Redesigning an Elusive Bacterial Enzyme Into an Efficient Green Catalyst

Industrial oxidation accounts for roughly a third of all chemical processes, yet traditional methods rely on high‑temperature, high‑pressure reactors and hazardous oxidants. Biocatalytic alternatives, particularly cytochrome P450 monooxygenases, promise room‑temperature selectivity but have been hampered by the requirement for dedicated redox partner proteins. This dependency has left many bacterial P450s, such as the CYP107J1 from Bacillus subtilis, functionally orphaned and unsuitable for large‑scale applications.

The Tokyo University of Science team tackled the partner problem by converting CYP107J1 into a peroxygenase that uses hydrogen peroxide directly as the electron donor. Guided by structural modeling and prior work on CYP199A4, they introduced two active‑site mutations that amplified turnover 28‑fold on a model substrate without compromising regio‑selectivity. Remarkably, the engineered enzyme also generated indigo—a high‑value textile dye—at rates surpassing previously reported P450 peroxygenases, demonstrating both versatility and commercial relevance.

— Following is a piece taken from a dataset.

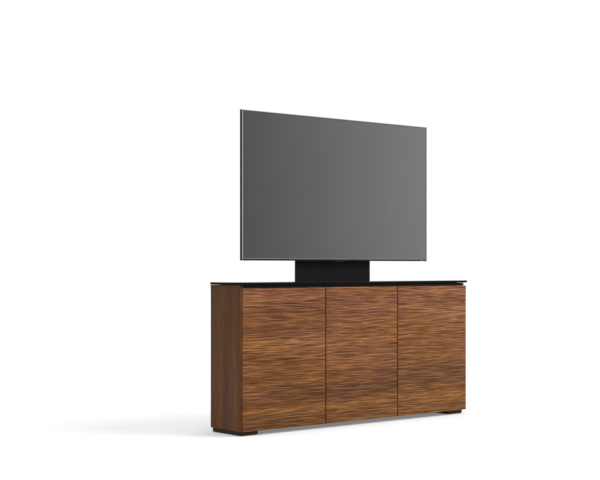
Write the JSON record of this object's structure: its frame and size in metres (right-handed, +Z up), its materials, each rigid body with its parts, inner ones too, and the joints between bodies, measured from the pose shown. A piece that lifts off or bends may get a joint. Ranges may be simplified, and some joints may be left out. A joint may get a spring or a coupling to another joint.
{
  "type": "media cabinet with tv mount",
  "caption": "Shallow media cabinet with carved walnut doors, black glass top and a rear post mount that holds a flat screen above it.",
  "frame": {"origin": "on the floor, under the middle of the whole object's box", "axes": "+X to the right seen from the front, the door fronts face -Y, +Z up"},
  "size_m": [1.674, 0.272, 1.681],
  "materials": {
    "walnut": "satin veneer with upright grain",
    "carved_walnut": "carved and oiled, sideways grain",
    "dark_rail": "satin dark stain",
    "back_board": "matt black laminate",
    "black_foot": "dark stain",
    "felt": "black felt",
    "black_glass": "polished, back painted black",
    "clear_pad": "clear silicone",
    "hinge_steel": "nickel plated",
    "bolt_steel": "zinc plated",
    "latch_plastic": "light grey",
    "black_steel": "fine black powder coat",
    "black_plastic": "fine grain",
    "bezel": "satin black with a bright edge",
    "display": "dark grey, half gloss",
    "tray_steel": "plain sheet",
    "circuit_board": "green lacquer"
  },
  "bodies": {
    "cabinet": {"side_panel_left": "walnut", "side_panel_right": "walnut", "partition_left": "walnut", "partition_right": "walnut", "bottom_panel": "walnut", "top_panel": "walnut", "upper_back_rail": "walnut", "lower_back_rail": "walnut", "shelf_left": "walnut", "shelf_center": "walnut", "shelf_right": "walnut", "top_front_rail": "dark_rail", "back_panel_left": "back_board", "back_panel_center": "back_board", "back_panel_right": "back_board", "foot_left": "black_foot", "foot_right": "black_foot", "foot_pads": "felt", "glass_top": "black_glass", "glass_bumpers": "clear_pad", "hinge_arms": "hinge_steel", "hinge_plates": "hinge_steel", "shelf_pins": "hinge_steel", "back_panel_screws": "bolt_steel", "post_bolts": "bolt_steel", "plate_bolts": "bolt_steel", "cover_clips": "bolt_steel", "latch_housings": "latch_plastic", "post_left": "black_steel", "post_right": "black_steel", "mount_crossbar": "black_steel", "mount_plate": "black_steel", "column_cover": "black_steel", "cable_grommets": "black_plastic", "post_caps": "black_plastic"},
    "door_left": {"door_left": "carved_walnut", "hinge_cups_left": "hinge_steel", "latch_strike_left": "hinge_steel"},
    "links_left": {"hinge_links_left": "hinge_steel"},
    "plunger_left": {"latch_plunger_left": "latch_plastic"},
    "door_center": {"door_center": "carved_walnut", "hinge_cups_center": "hinge_steel", "latch_strike_center": "hinge_steel"},
    "links_center": {"hinge_links_center": "hinge_steel"},
    "plunger_center": {"latch_plunger_center": "latch_plastic"},
    "door_right": {"door_right": "carved_walnut", "hinge_cups_right": "hinge_steel", "latch_strike_right": "hinge_steel"},
    "links_right": {"hinge_links_right": "hinge_steel"},
    "plunger_right": {"latch_plunger_right": "latch_plastic"},
    "screen": {"hook_bracket_left": "black_steel", "hook_bracket_right": "black_steel", "bracket_bolts": "bolt_steel", "screen_bezel": "bezel", "display_panel": "display", "backlight_tray": "tray_steel", "screen_back_cover": "black_plastic", "power_inlet": "black_plastic", "main_board": "circuit_board", "power_board": "circuit_board"}
  },
  "joints": [
    {"name": "door_left_hinge", "type": "hinge", "parent": "cabinet", "child": "door_left", "pos_m": [-0.825, -0.136, 0.388], "axis": [0, 0, -1], "range_deg": [0, 100]},
    {"name": "links_left_pivot", "type": "hinge", "parent": "door_left", "child": "links_left", "pos_m": [-0.8071, -0.1228, 0.388], "axis": [0, 0, -1], "range_deg": [-95, 2]},
    {"name": "door_center_hinge", "type": "hinge", "parent": "cabinet", "child": "door_center", "pos_m": [-0.2645, -0.136, 0.388], "axis": [0, 0, -1], "range_deg": [0, 100]},
    {"name": "links_center_pivot", "type": "hinge", "parent": "door_center", "child": "links_center", "pos_m": [-0.2466, -0.1228, 0.388], "axis": [0, 0, -1], "range_deg": [-95, 2]},
    {"name": "door_right_hinge", "type": "hinge", "parent": "cabinet", "child": "door_right", "pos_m": [0.825, -0.136, 0.388], "axis": [0, 0, 1], "range_deg": [0, 100]},
    {"name": "links_right_pivot", "type": "hinge", "parent": "door_right", "child": "links_right", "pos_m": [0.8071, -0.1228, 0.388], "axis": [0, 0, 1], "range_deg": [-95, 2]},
    {"name": "plunger_left_press", "type": "slide", "parent": "cabinet", "child": "plunger_left", "axis": [0, -1, 0], "range_m": [-0.0025, 0], "stiffness_N_per_m": 300},
    {"name": "plunger_center_press", "type": "slide", "parent": "cabinet", "child": "plunger_center", "axis": [0, -1, 0], "range_m": [-0.0025, 0], "stiffness_N_per_m": 300},
    {"name": "plunger_right_press", "type": "slide", "parent": "cabinet", "child": "plunger_right", "axis": [0, -1, 0], "range_m": [-0.0025, 0], "stiffness_N_per_m": 300},
    {"name": "screen_lift", "type": "slide", "parent": "cabinet", "child": "screen", "axis": [0, 0, 1], "range_m": [0, 0.025]}
  ],
  "couplings": [
    {"joint": "links_left_pivot", "follows": "door_left_hinge", "ratio": -0.928},
    {"joint": "links_center_pivot", "follows": "door_center_hinge", "ratio": -0.928},
    {"joint": "links_right_pivot", "follows": "door_right_hinge", "ratio": -0.928}
  ]
}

This redox‑partner‑free strategy provides a scalable blueprint for unlocking the catalytic potential of other orphan P450s across bacterial genomes. By enabling mild, aqueous reactions, it aligns with industry goals for greener manufacturing, reducing energy consumption and eliminating toxic reagents. Continued optimization could see these engineered enzymes integrated into pharmaceutical synthesis pipelines and sustainable dye production, accelerating the shift toward environmentally responsible chemical manufacturing.